Job
Count how many lines hold the string "Continue", and give only that number.

Provided data

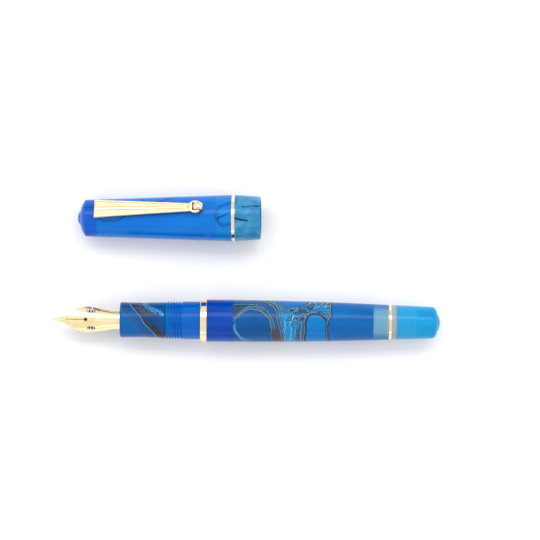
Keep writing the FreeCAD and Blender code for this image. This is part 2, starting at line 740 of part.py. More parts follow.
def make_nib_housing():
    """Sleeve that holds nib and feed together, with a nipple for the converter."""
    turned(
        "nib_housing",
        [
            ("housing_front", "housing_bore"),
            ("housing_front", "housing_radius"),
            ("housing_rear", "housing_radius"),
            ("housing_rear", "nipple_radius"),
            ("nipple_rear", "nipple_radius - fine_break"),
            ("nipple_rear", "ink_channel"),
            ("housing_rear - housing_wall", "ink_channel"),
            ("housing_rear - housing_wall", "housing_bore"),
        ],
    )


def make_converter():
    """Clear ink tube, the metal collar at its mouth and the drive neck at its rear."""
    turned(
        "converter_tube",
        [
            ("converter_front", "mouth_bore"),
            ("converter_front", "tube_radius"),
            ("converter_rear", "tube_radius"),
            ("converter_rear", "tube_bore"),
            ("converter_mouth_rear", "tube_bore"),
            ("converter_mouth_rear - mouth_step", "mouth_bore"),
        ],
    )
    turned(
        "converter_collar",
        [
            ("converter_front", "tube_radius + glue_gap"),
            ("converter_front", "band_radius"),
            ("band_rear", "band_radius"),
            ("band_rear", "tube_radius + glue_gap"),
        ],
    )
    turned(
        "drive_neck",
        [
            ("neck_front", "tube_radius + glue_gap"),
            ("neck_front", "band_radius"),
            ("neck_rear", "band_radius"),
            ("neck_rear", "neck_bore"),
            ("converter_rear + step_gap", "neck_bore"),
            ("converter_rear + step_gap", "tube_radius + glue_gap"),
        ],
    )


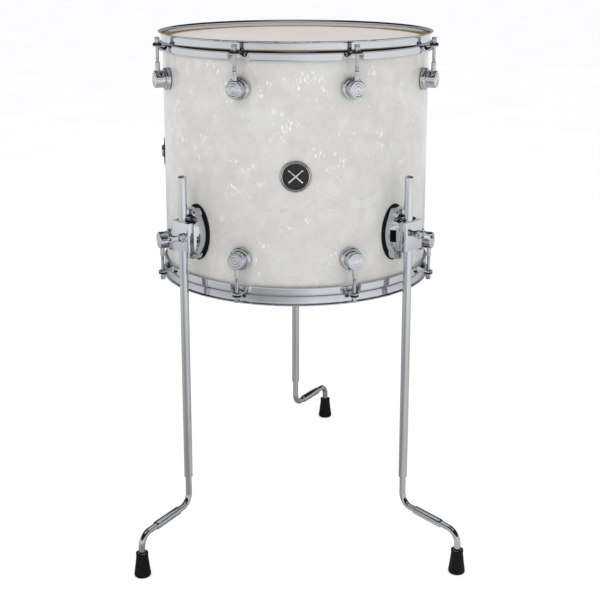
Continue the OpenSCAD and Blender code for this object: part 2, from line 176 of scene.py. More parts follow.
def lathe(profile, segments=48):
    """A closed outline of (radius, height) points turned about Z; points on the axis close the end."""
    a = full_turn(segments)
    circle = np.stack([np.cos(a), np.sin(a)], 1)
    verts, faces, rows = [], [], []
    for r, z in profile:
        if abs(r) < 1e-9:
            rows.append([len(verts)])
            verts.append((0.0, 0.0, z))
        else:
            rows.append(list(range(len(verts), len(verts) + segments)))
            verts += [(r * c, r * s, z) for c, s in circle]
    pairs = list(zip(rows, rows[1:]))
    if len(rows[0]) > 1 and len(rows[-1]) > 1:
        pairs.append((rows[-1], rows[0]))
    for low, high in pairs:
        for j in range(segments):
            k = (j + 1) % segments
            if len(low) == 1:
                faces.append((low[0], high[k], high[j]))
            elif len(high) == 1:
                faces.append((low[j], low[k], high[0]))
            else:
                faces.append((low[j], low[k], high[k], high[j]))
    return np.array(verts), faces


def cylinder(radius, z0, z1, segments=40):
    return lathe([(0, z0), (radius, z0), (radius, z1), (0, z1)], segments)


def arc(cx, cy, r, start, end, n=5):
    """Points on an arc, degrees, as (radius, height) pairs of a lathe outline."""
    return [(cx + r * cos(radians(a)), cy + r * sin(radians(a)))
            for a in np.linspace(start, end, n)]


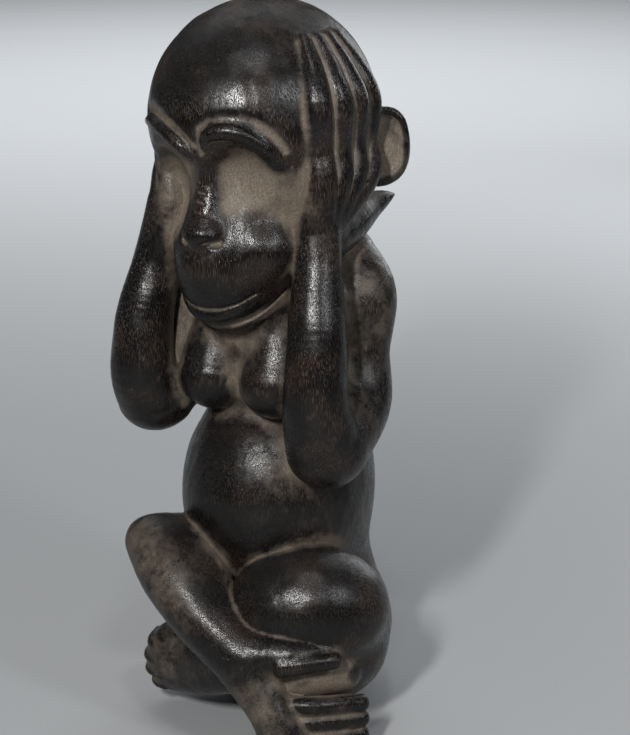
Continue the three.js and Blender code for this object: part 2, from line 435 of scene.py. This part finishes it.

* * *

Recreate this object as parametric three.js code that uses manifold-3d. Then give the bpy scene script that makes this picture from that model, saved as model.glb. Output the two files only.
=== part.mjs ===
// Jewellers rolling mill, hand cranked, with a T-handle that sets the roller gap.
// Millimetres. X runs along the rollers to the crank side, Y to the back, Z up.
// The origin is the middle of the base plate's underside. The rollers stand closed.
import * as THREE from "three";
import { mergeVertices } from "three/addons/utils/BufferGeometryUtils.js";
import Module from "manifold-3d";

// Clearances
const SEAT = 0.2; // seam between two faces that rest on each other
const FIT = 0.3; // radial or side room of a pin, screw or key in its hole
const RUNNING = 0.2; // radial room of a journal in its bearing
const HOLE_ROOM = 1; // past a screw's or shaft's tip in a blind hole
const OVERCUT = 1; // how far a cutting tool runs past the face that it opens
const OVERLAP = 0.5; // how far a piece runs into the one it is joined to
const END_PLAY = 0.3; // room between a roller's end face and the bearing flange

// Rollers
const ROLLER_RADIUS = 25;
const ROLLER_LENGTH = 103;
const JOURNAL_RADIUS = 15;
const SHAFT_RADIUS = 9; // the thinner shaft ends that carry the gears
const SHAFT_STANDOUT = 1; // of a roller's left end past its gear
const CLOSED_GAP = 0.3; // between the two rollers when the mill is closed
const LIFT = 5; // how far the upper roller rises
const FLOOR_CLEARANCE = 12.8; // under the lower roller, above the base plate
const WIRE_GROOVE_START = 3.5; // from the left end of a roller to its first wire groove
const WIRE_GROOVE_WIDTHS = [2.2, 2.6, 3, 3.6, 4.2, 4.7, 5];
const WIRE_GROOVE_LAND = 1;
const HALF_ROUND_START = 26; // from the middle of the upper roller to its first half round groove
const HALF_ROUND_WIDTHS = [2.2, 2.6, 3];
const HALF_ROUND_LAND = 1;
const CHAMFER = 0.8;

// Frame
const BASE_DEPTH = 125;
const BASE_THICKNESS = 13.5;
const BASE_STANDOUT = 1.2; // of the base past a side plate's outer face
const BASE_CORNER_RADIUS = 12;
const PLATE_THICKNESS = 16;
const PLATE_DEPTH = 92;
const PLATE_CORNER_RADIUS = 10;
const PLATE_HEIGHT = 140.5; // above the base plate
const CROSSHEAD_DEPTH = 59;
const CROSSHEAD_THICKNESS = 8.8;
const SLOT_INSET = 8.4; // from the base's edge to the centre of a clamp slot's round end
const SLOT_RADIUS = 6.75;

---

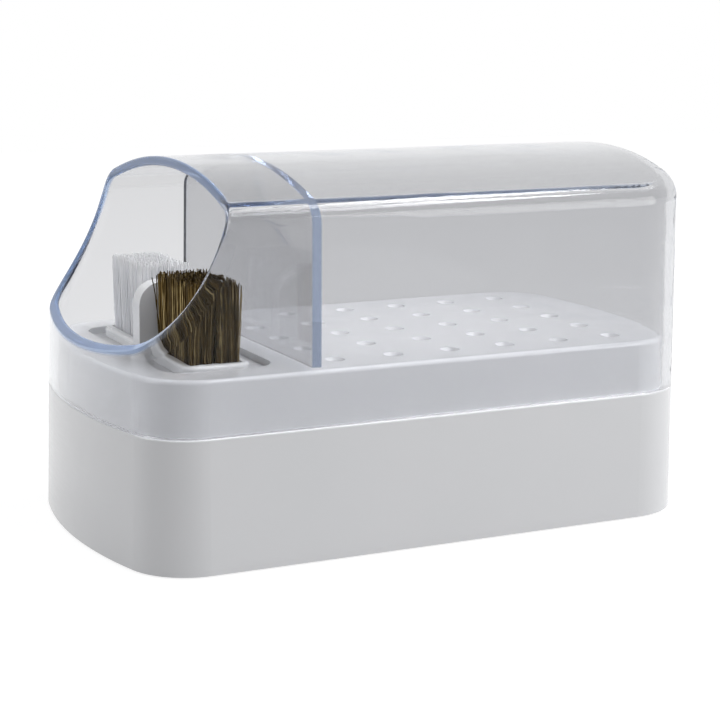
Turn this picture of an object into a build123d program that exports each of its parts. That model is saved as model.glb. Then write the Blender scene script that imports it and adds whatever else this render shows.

Worked answer
2